Most of us haven’t learnt all the rules that apply in our country by heart, and it is usually enough to use our common sense to know how are we allowed to behave and how not. But some laws are so unusual and commonly unknown we have perhaps already unintentionally broke them.
I often carry a pack of chewing gums in my bag, especially for lessening the stress before writing a test paper. As it seems, some vandals in Singapore had different intentions, and used it to mess with the Mass Rapid Transit system (local railway system), according to Singapore Infopedia. Then, they began disposing of spent gum everywhere – on the ground, seats of public buses and trains, tourist attractions, stairways, pavements, even in mailboxes, on lift buttons and inside keyholes, causing great damage to owners and costing the Housing and Development Board $150,000 each year to clean gum litter. Therefore, Singapore banned all gum substances in 1992, except nicotine and dental gums because of their proven medical benefits. The penalty for importing, selling or making the gum can be as high as $100,000 or a prison sentence of up to two years. The results of strict regulations and penalties are seen even nowadays, almost 20 years after introduction, as Singapore being considered as a country with one of the highest standards for cleanliness.
On another side of the world in Mexico, it is illegal for bicyclists to lift their feet off the pedals while riding, as this might result in them losing control of the bike and crashing, as Insider reported. This law passed in the late 19th century and it is kind of understandable, because monkeying around while driving a bike at a high speed isn’t unsafe only for the bicyclist, but may put other traffic participants in grave danger as well. Though, I do not entirely understand why haven’t they banned driving without holding handle bars instead – in my opinion, this way of biking is way more risky, considering the importance of drop bars for balance and the brakes being attached there.

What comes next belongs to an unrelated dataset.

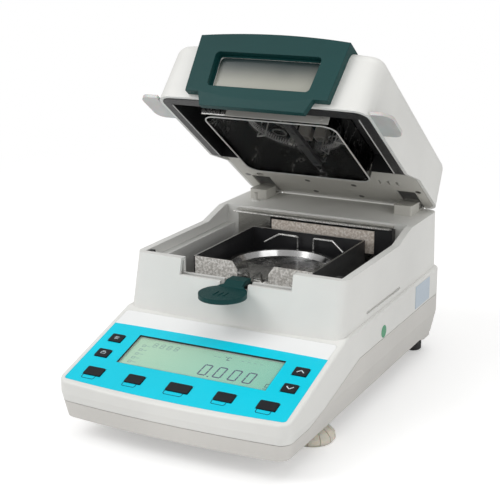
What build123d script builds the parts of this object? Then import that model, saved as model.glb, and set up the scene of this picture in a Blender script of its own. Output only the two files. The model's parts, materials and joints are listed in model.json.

In Oshawa, a city in Canadian province Ontario, it is against the law to climb a tree, according to Canadian Law Discussion. It is reasonable they would like to protect their citizens, but I think this rule is exaggerated. In reality, everything can actually be dangerous – like you can cut yourself with a knife while chopping vegetables, or you can cause an accident driving a car, but those potentially threatening things are still not forbidden, because they have so many more benefits than disadvantages. In my opinion, the same should go with climbing trees. Yes, of course you can fall down and get seriously injured, but on the other hand, every child has climbed a tree in their childhood and it is a part of growing up. When at such young age, it is so fun spending hours playing and exploring new places with friends in addition to using imagination to create your own world up in the treetop for example, or maybe having a treehouse, or even enjoying picking dark red cherries from the highest branches in the summer months. The advantages are so much more worth than potential fear, which is also a reason why this law shouldn’t have entered into force.
In Milan, Italy, it is prohibited for people to frown in public, except when visiting patients at hospitals or funerals, as Mail Online reported. Lawmakers might want to create a merry atmosphere, but it is not a true representation of reality. Life has ups and downs, and it is totally humane to not always be the happiest and filled with so much joy to want to smile all day long. Well, even the happiest ones can’t smile for hours, because it is normally exhausting.
Within the town of Sarpourenx in France, you are not allowed to die without pre-purchasing a burial plot, because the local cemetery is already too full, as Reuters reported. The mayor stated that offenders will be severely punished, but no one up to this day hasn’t solved the mystery of how to punish the dead. It is quite similar in England, where it is forbidden to die in the Parliament, according to The Culture Trip. These two laws are so extraordinary, because nobody really understands how are we supposed to follow them, because… well, I think it requires no further explanation.
Some restrictions go even further. Not only they are forbidding us to do something we can’t actually influence, but they are banning something that is not even proven to exist.
In Skamania County, Washington, the (probably) made-up creature called Bigfoot, Sasquatch or Yeti, which has been a part of North American folklore for centuries, is officially an endangered species. Killing it is deemed a gross misdemeanor and punished with a fine of up to a $1,000, a sentence of one year in jail, or both, according to This Old City. In Châteauneuf-du-Pape, a French town, a similarly bizarre law is in force. For the last 66 years, flying over, landing, or taking off of flying saucers in the area has been illegal – and the mayor of the town has refused to overturn it, according to The Telegraph. In 1954, a man in northern France claimed he saw seen two figures resembling “deep sea divers”, coming from a “cigar-shaped” space ship. At that time, extraterrestrials were an especially common topic in people’s conversations, so the journalists reporting about the man’s experience was the straw that broke the camel’s back, resulting in the extraordinary law coming in force. On the other hand, those two laws law are truly genius, as they draw media attention and this way have their countries become attractive destinations for tourists.
Some of the extraordinary laws have had a very beneficial effect, while others are needless and therefore only stress people out as they get fined for doing legitimately nothing wrong. Most of these bizarre rules make no sense at first sight, but as it turned out, some lawmakers have been very deliberate making them and cleverly used them as a masterpiece of advertising.